TASK PROMPT –
Every line below should be repeated exactly.

MATERIAL PROVIDED –
______

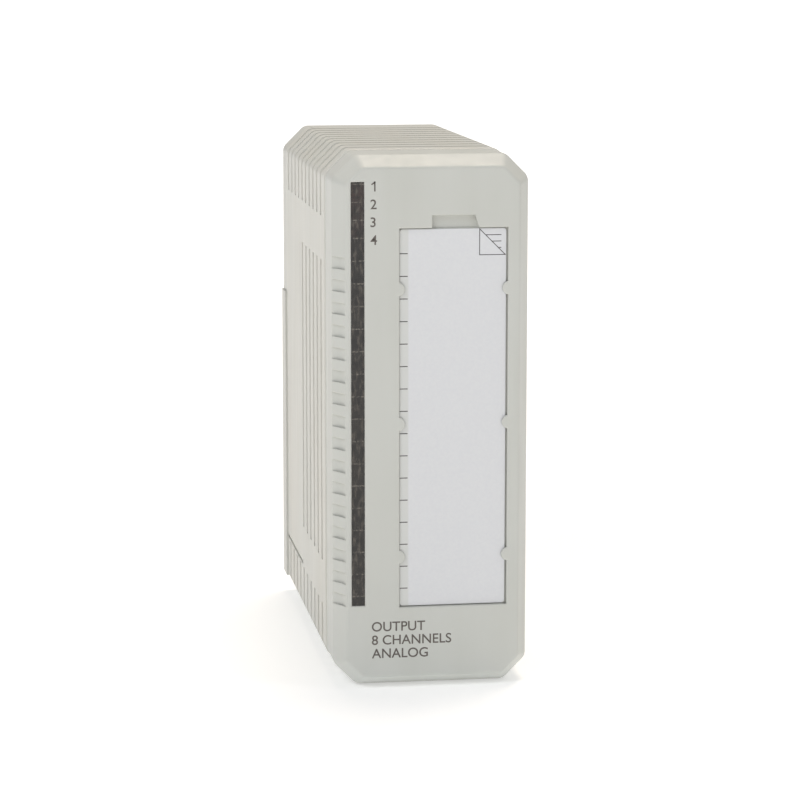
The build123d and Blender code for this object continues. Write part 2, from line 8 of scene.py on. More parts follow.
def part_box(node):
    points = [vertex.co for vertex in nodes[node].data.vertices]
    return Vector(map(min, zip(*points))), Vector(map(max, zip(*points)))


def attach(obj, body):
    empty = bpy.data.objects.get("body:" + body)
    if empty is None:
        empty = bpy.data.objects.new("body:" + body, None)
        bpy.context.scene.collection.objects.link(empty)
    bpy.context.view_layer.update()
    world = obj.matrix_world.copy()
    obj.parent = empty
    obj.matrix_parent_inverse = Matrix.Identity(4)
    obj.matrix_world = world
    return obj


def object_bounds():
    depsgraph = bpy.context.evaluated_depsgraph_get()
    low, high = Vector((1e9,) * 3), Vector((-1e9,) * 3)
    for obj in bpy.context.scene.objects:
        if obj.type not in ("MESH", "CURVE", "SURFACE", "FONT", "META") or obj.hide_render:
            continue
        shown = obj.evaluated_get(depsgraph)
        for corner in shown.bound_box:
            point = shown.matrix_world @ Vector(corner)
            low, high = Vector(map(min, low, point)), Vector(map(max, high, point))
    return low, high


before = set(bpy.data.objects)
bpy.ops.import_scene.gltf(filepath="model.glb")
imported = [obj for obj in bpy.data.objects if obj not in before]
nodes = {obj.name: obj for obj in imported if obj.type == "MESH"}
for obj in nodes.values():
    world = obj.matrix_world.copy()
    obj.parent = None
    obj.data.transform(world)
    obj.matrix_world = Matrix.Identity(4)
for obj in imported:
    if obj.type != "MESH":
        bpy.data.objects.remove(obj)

______

COMPLETE ANSWER –
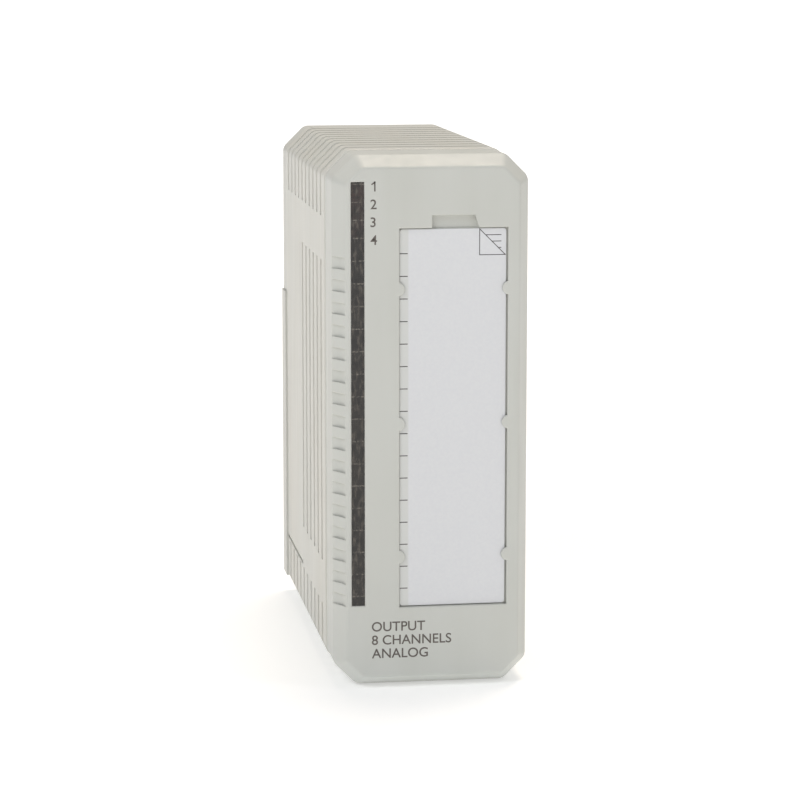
The build123d and Blender code for this object continues. Write part 2, from line 8 of scene.py on. More parts follow.
def part_box(node):
    points = [vertex.co for vertex in nodes[node].data.vertices]
    return Vector(map(min, zip(*points))), Vector(map(max, zip(*points)))


def attach(obj, body):
    empty = bpy.data.objects.get("body:" + body)
    if empty is None:
        empty = bpy.data.objects.new("body:" + body, None)
        bpy.context.scene.collection.objects.link(empty)
    bpy.context.view_layer.update()
    world = obj.matrix_world.copy()
    obj.parent = empty
    obj.matrix_parent_inverse = Matrix.Identity(4)
    obj.matrix_world = world
    return obj


def object_bounds():
    depsgraph = bpy.context.evaluated_depsgraph_get()
    low, high = Vector((1e9,) * 3), Vector((-1e9,) * 3)
    for obj in bpy.context.scene.objects:
        if obj.type not in ("MESH", "CURVE", "SURFACE", "FONT", "META") or obj.hide_render:
            continue
        shown = obj.evaluated_get(depsgraph)
        for corner in shown.bound_box:
            point = shown.matrix_world @ Vector(corner)
            low, high = Vector(map(min, low, point)), Vector(map(max, high, point))
    return low, high


before = set(bpy.data.objects)
bpy.ops.import_scene.gltf(filepath="model.glb")
imported = [obj for obj in bpy.data.objects if obj not in before]
nodes = {obj.name: obj for obj in imported if obj.type == "MESH"}
for obj in nodes.values():
    world = obj.matrix_world.copy()
    obj.parent = None
    obj.data.transform(world)
    obj.matrix_world = Matrix.Identity(4)
for obj in imported:
    if obj.type != "MESH":
        bpy.data.objects.remove(obj)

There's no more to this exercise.